Thankfully, the railways and the Mumbai Monorail services that draw electricity from Tata Power remained unaffected.

Chief minister Prithviraj Chavan later in the day announced a rotational load shedding with a warning of terrible things to come due to the unwillingness of the NDA government to sort out the issue. "Our power demand is about 10,000-13,000 MW daily. However, Tata, Indiabulls and Adani, the power generating firms, refused to excavate coal, generate and supply the power to us. Their argument is that the Centre has imposed high taxes on lifting coal. So, they will not buy coal at high cost. We get 60% of coal from the Centre.

We have already started witnessing the cascading effect of the power crisis," Chavan said.

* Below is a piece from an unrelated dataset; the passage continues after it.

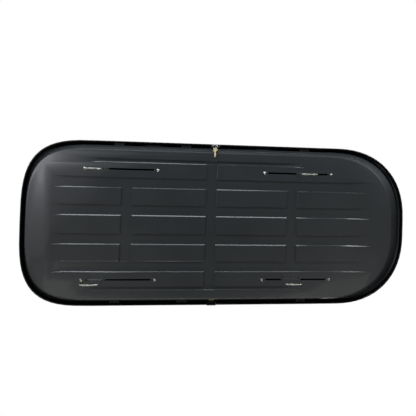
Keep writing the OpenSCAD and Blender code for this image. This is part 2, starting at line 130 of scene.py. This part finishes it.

He siad he had personally told PM Narendra Modi about the impending crisis but he didnt seem to be interested. Chavan was hinting that the BJP was trying to take politcal advantage of the power crisis.

Power experts, however, had a different take.

Anil Gachake, power expert and former vice-president of the Maharashtra Chamber of Commerce said the government is hand in glove with private power companies and are allowing them to hold the city to ransom. "The state government closed down its own 1050 MW power generating plant on flimsy grounds. Ahead of election, the Congress-NCP combine wants to raise funds. Once there is outrage against load shedding, the government will buy power in the open market at high rates and power companies will earn the high profit," Gachake said.

According to another power expert, Dr Ashok Pendse, the state has not paid about Rs2000 crore to private companies as normal base rate; so they have refused to generate enough power. The government is misleading the public on this matter, he said.

BEST gets its supply only from Tata Power, whereas Reliance Energy has Power Purchase Agreement with various power generators, including Tata Power.

Tata Power said in a statement that they have activated the initialisation activites of its standby unit 6, which runs on oil. "While power is available in neighbouring areas of Maharastra... due to overloading of the network it has not been possible to import power for Mumbai," the statement said.